(SHORT TASK): Copy out all the lines where "Blender" shows up.

(ENTRIES SUPPLIED):
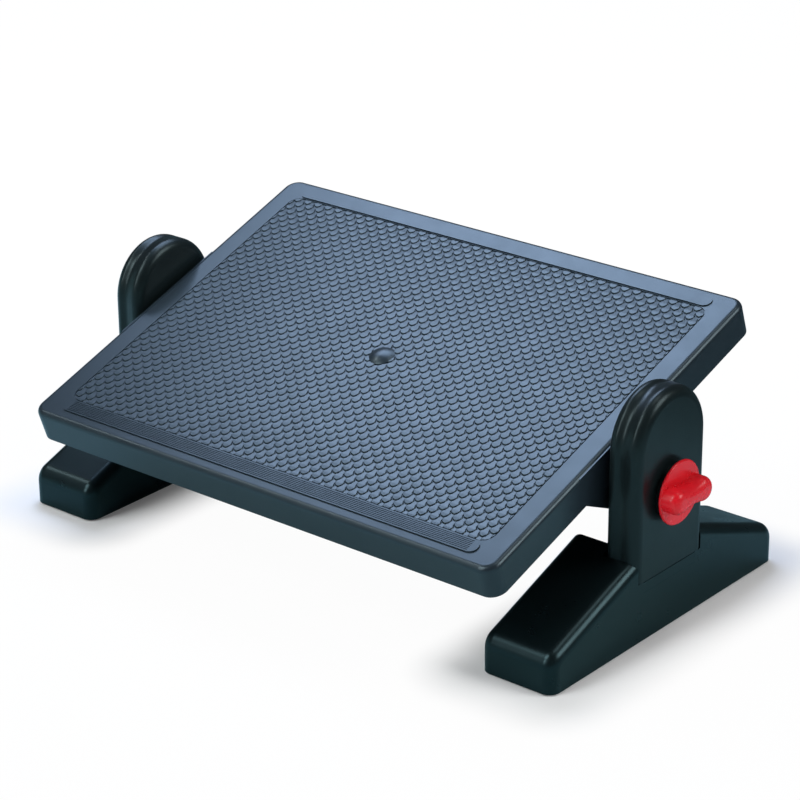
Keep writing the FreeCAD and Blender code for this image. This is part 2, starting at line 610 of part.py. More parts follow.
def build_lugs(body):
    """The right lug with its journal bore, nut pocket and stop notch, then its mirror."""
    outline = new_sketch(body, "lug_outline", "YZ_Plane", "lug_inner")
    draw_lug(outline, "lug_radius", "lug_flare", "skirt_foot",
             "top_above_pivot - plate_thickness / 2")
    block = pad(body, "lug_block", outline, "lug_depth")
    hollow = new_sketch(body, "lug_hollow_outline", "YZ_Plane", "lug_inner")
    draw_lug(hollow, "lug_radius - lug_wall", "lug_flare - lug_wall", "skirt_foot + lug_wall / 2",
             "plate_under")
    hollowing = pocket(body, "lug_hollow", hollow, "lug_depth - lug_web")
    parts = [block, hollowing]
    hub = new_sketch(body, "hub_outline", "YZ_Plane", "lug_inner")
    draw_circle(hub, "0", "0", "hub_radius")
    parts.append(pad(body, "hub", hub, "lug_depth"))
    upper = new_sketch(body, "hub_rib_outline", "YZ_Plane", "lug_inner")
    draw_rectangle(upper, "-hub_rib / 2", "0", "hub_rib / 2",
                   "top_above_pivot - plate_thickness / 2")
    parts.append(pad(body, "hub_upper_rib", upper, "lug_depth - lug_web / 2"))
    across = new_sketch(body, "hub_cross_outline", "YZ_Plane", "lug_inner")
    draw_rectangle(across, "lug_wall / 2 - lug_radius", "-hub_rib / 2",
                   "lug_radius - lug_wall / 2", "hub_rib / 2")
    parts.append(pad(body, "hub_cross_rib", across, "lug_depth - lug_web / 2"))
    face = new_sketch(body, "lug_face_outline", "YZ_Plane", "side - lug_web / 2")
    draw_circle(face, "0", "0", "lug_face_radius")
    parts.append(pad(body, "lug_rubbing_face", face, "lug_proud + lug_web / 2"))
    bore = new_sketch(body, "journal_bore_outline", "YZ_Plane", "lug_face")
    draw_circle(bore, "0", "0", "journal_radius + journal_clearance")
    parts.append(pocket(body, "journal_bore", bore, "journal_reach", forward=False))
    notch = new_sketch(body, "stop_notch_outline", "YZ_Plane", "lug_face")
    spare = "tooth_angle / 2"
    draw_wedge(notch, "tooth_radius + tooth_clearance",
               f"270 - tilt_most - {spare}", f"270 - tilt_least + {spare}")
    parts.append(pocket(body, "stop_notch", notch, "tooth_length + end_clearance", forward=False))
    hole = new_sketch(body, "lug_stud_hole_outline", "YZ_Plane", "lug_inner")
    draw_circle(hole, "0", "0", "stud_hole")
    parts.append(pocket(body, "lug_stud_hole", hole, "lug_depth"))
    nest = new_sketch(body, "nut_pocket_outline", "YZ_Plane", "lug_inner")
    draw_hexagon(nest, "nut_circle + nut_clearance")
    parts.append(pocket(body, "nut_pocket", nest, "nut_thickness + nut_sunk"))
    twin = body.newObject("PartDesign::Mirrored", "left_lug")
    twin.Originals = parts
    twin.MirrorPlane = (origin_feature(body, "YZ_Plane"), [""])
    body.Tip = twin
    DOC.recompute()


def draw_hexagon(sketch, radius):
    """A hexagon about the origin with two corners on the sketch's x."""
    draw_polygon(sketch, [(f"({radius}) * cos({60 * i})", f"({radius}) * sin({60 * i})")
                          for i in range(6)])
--
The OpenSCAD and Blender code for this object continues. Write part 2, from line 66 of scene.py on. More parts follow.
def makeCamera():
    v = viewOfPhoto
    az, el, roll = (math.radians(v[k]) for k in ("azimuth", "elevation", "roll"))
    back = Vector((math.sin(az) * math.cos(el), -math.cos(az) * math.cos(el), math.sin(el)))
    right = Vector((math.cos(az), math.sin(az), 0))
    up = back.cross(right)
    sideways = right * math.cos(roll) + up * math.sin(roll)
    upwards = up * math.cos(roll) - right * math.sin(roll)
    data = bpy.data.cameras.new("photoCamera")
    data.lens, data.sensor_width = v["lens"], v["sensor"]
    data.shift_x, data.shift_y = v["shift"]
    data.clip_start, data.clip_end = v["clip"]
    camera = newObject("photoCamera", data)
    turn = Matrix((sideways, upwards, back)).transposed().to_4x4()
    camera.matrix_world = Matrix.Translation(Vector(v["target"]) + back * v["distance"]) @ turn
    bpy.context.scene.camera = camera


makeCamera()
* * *
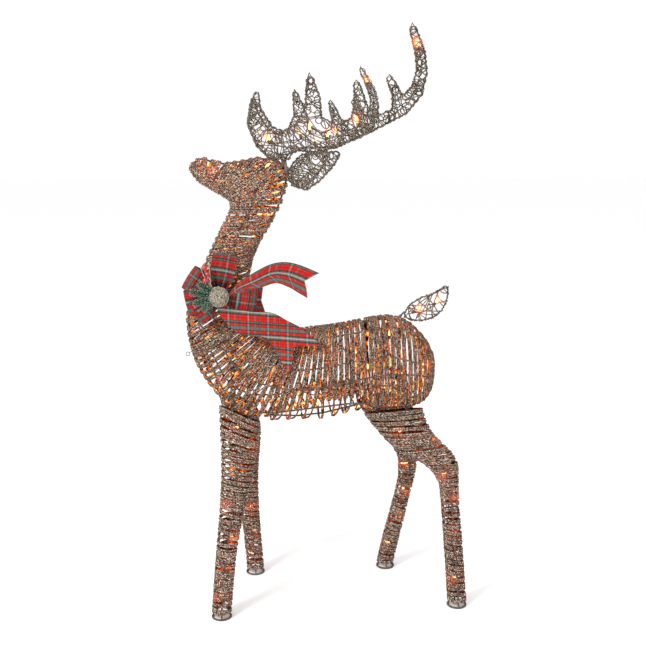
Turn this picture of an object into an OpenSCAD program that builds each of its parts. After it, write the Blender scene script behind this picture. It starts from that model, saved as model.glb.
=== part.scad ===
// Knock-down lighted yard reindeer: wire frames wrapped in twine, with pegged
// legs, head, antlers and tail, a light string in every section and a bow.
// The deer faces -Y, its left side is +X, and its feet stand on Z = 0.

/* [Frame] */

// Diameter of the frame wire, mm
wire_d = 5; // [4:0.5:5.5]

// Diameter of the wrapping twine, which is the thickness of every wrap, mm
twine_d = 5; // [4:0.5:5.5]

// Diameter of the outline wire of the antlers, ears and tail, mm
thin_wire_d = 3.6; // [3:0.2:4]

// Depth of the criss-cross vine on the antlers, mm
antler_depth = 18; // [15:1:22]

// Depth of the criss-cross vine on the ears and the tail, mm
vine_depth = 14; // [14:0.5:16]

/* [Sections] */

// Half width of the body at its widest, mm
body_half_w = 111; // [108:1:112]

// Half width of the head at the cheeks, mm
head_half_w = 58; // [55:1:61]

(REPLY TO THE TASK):
Keep writing the FreeCAD and Blender code for this image. This is part 2, starting at line 610 of part.py. More parts follow.
The OpenSCAD and Blender code for this object continues. Write part 2, from line 66 of scene.py on. More parts follow.
Turn this picture of an object into an OpenSCAD program that builds each of its parts. After it, write the Blender scene script behind this picture. It starts from that model, saved as model.glb.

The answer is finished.